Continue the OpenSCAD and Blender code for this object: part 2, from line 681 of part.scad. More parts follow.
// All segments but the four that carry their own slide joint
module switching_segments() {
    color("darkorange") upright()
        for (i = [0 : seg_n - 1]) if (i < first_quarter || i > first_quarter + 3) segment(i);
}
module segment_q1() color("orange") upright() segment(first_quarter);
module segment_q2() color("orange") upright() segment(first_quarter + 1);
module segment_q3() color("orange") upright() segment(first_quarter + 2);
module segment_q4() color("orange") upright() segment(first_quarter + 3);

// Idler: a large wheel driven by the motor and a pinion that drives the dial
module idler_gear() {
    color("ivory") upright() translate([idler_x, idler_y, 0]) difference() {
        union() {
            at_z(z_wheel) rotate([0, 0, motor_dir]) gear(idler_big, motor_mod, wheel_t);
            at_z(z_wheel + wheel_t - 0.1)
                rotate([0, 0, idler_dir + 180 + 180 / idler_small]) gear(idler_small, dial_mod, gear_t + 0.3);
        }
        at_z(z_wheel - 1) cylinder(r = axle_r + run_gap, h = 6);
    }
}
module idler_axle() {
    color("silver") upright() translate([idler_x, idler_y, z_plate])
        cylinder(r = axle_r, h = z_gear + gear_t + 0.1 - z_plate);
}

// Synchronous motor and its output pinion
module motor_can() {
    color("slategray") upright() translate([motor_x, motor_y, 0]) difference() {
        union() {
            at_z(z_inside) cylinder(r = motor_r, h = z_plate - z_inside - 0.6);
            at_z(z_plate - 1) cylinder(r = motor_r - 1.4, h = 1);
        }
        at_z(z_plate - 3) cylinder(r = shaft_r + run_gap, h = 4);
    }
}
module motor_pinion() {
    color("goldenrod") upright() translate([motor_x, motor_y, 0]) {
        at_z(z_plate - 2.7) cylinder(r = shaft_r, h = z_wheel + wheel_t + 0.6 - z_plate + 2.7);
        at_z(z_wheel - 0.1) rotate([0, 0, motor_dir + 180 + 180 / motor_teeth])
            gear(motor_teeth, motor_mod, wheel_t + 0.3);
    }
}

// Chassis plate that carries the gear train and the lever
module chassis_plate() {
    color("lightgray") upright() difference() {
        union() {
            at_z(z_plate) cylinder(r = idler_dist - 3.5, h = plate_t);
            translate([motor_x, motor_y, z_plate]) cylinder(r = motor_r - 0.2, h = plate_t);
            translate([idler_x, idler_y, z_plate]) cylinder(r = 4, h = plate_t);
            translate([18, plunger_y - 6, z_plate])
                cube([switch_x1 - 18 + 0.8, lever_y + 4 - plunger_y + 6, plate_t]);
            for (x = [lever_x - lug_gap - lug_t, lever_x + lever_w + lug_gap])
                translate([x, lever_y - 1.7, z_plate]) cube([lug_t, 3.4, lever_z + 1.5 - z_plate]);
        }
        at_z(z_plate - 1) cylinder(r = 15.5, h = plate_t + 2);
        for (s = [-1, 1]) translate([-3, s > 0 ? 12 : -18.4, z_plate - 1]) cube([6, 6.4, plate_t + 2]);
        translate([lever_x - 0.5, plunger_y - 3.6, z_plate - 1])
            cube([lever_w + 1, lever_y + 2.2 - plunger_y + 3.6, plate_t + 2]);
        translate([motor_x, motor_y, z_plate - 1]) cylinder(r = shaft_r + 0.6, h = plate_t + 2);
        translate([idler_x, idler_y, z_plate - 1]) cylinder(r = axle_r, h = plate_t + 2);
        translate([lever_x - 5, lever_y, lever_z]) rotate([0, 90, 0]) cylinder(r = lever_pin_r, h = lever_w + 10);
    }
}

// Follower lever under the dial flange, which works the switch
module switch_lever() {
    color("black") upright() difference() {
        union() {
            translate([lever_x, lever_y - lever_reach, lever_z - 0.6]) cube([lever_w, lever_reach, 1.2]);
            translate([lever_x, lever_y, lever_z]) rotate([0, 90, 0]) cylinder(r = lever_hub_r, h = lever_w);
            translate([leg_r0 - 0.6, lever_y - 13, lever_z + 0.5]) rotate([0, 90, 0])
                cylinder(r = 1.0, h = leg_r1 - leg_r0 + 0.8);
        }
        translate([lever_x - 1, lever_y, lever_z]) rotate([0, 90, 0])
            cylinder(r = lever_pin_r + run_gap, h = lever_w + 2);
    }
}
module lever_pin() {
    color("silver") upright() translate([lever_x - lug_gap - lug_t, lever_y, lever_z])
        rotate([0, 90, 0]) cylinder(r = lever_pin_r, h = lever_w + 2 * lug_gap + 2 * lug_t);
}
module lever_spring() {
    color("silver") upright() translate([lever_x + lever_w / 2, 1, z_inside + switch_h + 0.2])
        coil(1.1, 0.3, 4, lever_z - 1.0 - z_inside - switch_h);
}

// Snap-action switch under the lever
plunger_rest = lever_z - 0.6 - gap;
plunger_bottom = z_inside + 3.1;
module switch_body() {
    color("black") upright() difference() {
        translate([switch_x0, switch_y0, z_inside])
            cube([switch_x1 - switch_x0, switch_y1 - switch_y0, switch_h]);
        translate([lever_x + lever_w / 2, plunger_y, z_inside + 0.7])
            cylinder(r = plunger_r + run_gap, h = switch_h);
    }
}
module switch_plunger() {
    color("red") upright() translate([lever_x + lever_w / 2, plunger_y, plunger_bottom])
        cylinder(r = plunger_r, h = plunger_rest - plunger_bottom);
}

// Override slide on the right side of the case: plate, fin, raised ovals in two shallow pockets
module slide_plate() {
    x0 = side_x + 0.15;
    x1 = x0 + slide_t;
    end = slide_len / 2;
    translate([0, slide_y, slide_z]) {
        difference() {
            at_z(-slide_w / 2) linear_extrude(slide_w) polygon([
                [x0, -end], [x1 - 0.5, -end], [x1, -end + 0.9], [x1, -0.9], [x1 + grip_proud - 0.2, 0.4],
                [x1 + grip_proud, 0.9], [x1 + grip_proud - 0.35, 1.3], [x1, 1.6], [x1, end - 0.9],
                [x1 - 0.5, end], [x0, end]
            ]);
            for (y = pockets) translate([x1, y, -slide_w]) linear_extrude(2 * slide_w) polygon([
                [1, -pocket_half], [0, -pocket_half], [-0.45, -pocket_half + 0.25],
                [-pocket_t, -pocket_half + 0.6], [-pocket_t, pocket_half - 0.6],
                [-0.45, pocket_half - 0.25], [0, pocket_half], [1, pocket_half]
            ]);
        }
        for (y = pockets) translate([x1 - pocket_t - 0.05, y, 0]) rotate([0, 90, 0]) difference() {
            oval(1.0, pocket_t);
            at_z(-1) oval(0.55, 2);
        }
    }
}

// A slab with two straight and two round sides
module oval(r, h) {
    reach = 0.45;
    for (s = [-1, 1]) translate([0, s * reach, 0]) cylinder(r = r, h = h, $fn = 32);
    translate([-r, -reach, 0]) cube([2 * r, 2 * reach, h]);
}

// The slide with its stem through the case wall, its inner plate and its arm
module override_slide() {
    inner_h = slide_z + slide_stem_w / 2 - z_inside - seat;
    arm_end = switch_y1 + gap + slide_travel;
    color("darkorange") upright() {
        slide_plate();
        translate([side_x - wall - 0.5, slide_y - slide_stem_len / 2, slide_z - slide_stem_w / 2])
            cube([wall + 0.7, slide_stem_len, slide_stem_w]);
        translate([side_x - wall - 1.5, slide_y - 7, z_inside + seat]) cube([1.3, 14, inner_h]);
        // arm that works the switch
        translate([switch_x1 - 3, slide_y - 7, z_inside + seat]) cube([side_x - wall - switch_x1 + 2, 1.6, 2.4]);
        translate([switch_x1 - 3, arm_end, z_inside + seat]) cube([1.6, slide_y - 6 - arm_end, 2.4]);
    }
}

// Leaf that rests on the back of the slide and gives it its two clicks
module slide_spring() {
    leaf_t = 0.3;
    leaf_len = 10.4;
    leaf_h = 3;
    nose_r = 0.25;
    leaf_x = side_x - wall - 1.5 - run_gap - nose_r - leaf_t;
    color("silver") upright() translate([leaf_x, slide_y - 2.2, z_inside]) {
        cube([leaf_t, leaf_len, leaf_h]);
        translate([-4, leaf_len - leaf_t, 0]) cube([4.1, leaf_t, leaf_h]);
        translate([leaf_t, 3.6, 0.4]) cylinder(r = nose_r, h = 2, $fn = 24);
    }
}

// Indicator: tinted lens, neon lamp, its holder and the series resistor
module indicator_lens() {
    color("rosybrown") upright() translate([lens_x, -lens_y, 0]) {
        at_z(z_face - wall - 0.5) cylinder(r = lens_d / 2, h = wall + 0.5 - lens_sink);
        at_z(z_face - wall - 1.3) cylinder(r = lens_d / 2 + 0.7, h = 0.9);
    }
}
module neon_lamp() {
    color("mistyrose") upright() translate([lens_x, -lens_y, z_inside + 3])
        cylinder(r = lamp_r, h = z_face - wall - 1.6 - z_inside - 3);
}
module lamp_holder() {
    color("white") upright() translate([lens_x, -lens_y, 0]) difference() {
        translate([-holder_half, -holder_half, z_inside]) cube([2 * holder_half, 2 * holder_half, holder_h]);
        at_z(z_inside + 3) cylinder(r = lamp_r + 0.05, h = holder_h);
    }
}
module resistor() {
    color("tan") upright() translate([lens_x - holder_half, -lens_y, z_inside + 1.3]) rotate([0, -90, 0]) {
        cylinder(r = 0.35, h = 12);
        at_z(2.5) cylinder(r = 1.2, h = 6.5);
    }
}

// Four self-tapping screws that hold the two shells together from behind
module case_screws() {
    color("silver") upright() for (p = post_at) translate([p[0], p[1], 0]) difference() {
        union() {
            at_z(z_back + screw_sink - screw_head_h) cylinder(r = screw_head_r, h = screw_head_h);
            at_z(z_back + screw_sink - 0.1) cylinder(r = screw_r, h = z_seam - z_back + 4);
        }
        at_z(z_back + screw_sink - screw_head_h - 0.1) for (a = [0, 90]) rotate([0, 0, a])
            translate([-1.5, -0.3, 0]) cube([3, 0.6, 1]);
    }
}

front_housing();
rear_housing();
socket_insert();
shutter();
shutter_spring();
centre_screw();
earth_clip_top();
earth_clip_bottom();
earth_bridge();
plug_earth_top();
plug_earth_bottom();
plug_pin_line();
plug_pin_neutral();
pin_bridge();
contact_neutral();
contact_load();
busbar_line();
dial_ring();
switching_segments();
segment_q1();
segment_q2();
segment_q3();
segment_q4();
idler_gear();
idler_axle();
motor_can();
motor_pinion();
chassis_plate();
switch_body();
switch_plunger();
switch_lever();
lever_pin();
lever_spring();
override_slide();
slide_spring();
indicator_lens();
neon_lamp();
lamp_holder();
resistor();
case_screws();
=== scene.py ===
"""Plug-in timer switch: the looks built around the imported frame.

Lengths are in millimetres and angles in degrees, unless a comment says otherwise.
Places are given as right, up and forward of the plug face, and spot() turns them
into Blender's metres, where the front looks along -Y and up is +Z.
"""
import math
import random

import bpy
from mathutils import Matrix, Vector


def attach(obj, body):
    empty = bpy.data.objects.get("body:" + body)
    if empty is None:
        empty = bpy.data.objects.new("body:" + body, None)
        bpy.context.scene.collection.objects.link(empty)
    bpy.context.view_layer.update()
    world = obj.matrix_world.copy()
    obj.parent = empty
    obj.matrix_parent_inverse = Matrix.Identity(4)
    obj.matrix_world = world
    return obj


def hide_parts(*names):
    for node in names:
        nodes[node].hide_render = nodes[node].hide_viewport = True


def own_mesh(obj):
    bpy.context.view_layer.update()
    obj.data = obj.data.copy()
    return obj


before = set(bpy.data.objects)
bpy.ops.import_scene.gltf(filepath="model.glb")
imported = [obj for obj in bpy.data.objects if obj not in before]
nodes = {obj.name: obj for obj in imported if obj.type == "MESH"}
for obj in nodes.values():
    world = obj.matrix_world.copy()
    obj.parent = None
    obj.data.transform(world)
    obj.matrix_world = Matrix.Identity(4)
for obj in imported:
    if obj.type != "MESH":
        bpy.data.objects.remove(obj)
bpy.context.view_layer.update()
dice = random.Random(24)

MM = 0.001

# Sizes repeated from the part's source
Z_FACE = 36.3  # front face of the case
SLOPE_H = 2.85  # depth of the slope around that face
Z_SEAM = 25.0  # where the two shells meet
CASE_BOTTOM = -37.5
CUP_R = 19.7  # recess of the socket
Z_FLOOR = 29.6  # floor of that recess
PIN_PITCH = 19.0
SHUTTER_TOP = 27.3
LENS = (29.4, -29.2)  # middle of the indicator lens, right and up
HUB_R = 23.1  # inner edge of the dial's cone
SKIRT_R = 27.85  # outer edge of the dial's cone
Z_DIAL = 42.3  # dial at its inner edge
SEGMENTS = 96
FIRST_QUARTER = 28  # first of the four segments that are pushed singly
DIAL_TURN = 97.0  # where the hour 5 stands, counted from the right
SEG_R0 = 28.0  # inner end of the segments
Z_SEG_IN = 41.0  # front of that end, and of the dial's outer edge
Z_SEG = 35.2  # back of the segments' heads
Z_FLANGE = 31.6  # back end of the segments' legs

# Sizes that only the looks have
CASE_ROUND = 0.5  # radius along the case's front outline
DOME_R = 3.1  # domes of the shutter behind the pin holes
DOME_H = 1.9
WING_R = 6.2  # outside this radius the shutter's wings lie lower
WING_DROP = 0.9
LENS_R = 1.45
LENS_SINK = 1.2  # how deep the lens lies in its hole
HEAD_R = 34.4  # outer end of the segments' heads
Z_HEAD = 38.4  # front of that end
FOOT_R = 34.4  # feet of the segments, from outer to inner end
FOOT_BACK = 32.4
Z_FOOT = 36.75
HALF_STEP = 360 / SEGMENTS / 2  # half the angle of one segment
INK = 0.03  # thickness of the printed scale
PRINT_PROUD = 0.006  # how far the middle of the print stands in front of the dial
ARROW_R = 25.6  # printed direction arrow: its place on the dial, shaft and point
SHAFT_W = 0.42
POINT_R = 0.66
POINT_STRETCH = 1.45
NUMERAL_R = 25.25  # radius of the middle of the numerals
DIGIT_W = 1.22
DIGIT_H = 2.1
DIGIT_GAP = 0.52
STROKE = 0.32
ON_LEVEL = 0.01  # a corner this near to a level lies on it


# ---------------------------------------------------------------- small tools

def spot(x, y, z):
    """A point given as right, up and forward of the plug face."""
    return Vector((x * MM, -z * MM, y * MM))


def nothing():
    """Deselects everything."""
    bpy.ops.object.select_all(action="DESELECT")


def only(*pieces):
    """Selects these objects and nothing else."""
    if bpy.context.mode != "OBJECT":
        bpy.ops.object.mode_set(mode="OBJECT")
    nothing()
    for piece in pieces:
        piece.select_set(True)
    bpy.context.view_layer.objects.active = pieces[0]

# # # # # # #

## What you should do
Give again, word for word, only the lines running from the line with "front_housing();" through the line with "if empty is"; include both of those lines.

## Exercise result
front_housing();
rear_housing();
socket_insert();
shutter();
shutter_spring();
centre_screw();
earth_clip_top();
earth_clip_bottom();
earth_bridge();
plug_earth_top();
plug_earth_bottom();
plug_pin_line();
plug_pin_neutral();
pin_bridge();
contact_neutral();
contact_load();
busbar_line();
dial_ring();
switching_segments();
segment_q1();
segment_q2();
segment_q3();
segment_q4();
idler_gear();
idler_axle();
motor_can();
motor_pinion();
chassis_plate();
switch_body();
switch_plunger();
switch_lever();
lever_pin();
lever_spring();
override_slide();
slide_spring();
indicator_lens();
neon_lamp();
lamp_holder();
resistor();
case_screws();
=== scene.py ===
"""Plug-in timer switch: the looks built around the imported frame.

Lengths are in millimetres and angles in degrees, unless a comment says otherwise.
Places are given as right, up and forward of the plug face, and spot() turns them
into Blender's metres, where the front looks along -Y and up is +Z.
"""
import math
import random

import bpy
from mathutils import Matrix, Vector


def attach(obj, body):
    empty = bpy.data.objects.get("body:" + body)
    if empty is None:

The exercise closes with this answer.